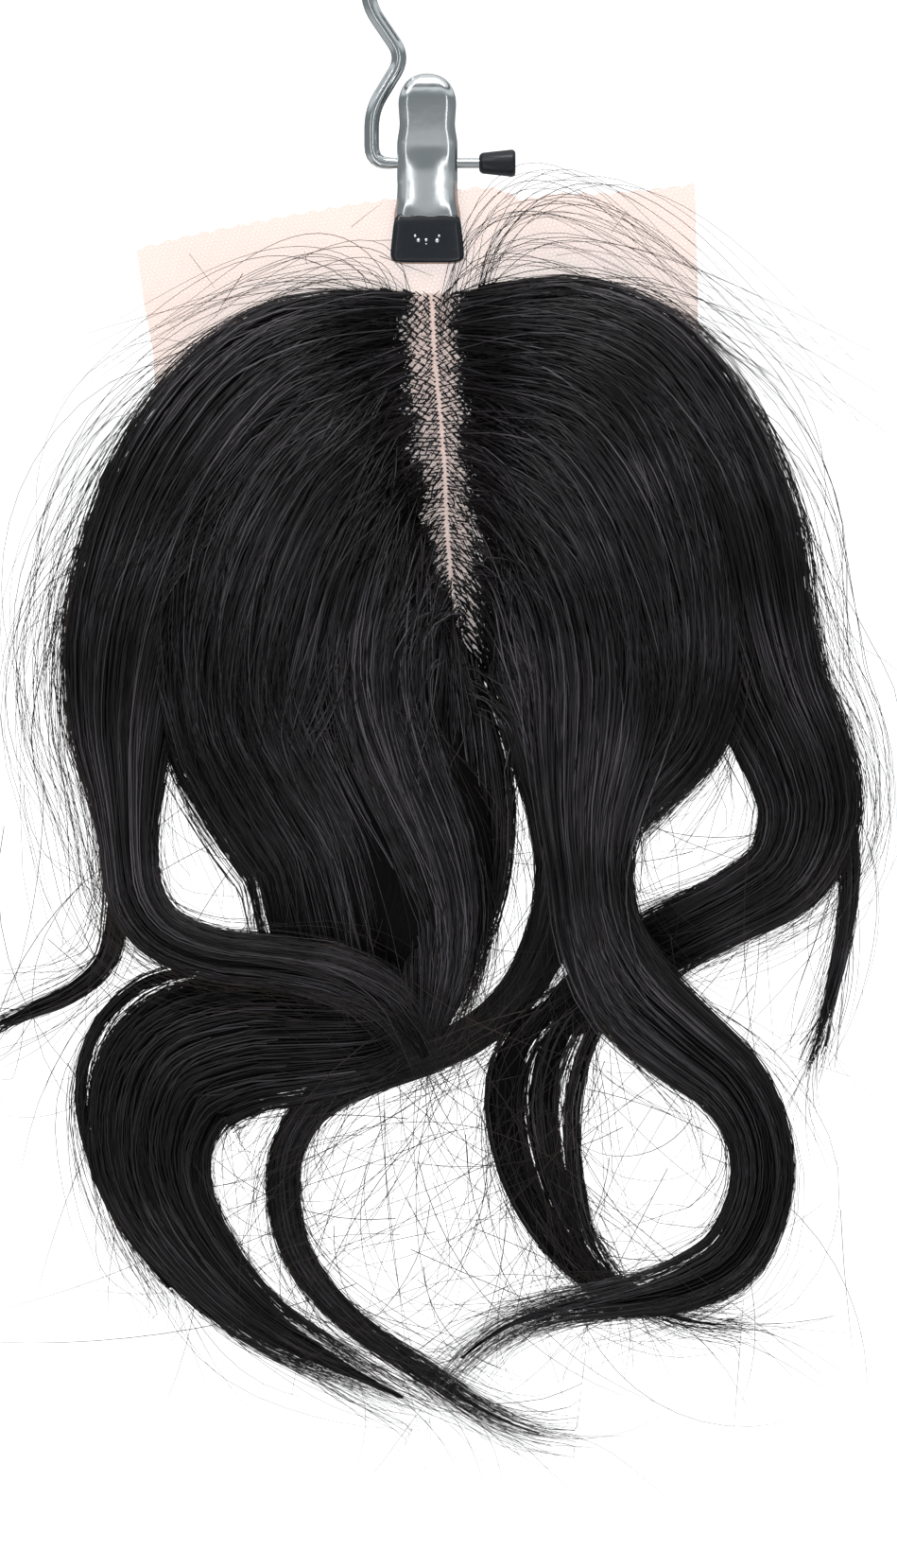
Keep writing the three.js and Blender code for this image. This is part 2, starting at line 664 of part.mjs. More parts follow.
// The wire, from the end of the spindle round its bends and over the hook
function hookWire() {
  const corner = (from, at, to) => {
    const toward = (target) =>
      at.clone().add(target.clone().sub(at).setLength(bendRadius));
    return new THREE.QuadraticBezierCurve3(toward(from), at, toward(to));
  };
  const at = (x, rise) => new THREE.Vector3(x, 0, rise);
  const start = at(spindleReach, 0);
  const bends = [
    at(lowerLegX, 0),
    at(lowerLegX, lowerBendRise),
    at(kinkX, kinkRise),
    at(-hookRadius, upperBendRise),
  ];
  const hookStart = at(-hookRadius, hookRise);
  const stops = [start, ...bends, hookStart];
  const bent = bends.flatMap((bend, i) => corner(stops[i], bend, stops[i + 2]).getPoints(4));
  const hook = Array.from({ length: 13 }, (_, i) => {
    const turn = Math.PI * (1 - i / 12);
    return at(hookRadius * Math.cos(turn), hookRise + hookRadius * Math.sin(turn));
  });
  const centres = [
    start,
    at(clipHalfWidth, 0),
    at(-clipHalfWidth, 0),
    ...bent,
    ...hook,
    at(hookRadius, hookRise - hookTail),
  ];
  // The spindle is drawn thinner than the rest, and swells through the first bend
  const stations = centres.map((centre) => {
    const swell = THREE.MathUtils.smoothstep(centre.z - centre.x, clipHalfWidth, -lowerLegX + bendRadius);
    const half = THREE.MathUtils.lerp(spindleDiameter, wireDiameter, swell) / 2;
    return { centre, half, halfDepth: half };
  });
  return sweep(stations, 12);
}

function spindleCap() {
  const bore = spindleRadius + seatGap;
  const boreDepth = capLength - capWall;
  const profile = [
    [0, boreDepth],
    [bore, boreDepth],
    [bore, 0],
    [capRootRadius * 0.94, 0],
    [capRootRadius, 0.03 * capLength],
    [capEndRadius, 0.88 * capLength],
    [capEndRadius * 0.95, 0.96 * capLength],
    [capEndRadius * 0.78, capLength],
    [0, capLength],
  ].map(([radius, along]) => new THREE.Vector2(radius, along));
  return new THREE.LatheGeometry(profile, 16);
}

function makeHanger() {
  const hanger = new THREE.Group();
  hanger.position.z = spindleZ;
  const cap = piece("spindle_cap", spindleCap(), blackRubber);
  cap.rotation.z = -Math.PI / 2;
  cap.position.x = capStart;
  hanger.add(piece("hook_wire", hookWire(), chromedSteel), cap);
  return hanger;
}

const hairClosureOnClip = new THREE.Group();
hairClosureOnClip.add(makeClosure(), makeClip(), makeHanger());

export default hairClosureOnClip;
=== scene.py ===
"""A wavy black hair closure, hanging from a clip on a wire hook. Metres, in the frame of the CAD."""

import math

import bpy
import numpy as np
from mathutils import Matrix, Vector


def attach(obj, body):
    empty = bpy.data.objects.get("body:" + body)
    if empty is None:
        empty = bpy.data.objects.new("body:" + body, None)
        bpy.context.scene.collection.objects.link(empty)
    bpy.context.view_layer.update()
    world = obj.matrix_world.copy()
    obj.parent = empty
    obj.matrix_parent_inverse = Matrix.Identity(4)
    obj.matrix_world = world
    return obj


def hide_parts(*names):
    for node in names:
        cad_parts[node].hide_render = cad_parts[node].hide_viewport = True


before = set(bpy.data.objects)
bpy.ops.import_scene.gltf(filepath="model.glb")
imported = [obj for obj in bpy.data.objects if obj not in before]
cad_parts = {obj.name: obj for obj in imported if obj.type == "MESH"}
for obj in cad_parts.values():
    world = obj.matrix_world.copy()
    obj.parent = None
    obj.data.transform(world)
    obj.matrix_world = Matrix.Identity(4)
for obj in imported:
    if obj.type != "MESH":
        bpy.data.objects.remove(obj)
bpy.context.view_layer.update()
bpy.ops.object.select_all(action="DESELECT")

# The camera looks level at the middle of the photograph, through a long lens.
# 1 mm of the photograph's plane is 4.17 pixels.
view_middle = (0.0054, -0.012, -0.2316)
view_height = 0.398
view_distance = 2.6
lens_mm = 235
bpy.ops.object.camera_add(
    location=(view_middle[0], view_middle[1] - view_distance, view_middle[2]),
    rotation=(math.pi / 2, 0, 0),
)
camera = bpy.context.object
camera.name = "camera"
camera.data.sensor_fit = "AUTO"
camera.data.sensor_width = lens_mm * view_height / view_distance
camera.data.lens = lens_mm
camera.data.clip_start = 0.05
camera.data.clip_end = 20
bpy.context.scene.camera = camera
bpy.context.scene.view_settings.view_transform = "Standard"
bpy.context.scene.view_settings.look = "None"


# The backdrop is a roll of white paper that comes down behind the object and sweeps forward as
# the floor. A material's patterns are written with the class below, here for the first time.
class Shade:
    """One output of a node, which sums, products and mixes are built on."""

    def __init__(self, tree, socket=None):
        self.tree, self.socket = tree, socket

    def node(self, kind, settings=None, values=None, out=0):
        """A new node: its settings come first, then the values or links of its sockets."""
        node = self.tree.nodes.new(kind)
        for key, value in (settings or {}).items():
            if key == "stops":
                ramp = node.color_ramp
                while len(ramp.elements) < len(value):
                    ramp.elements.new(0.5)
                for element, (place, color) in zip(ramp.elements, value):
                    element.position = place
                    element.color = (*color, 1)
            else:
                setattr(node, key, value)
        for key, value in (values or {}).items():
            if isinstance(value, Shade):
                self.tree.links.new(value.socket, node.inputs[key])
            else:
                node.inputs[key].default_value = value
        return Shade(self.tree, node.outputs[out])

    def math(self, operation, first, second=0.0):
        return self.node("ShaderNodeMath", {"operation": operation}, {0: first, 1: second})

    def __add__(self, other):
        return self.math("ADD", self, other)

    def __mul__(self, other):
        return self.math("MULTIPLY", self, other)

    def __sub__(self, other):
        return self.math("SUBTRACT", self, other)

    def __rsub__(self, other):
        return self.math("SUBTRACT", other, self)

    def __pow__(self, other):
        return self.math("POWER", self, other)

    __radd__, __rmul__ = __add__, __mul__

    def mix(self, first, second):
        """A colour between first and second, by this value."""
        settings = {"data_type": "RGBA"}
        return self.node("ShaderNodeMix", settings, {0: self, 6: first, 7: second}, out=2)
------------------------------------
§ INSTRUCTIONS FOR THE TASK: The line containing "const hairClosureOnClip = new THREE.Group();" opens the part, and the line containing "obj.parent = empty" closes it. Output that part exactly, with both, and only that.

§ OUTPUT:
const hairClosureOnClip = new THREE.Group();
hairClosureOnClip.add(makeClosure(), makeClip(), makeHanger());

export default hairClosureOnClip;
=== scene.py ===
"""A wavy black hair closure, hanging from a clip on a wire hook. Metres, in the frame of the CAD."""

import math

import bpy
import numpy as np
from mathutils import Matrix, Vector


def attach(obj, body):
    empty = bpy.data.objects.get("body:" + body)
    if empty is None:
        empty = bpy.data.objects.new("body:" + body, None)
        bpy.context.scene.collection.objects.link(empty)
    bpy.context.view_layer.update()
    world = obj.matrix_world.copy()
    obj.parent = empty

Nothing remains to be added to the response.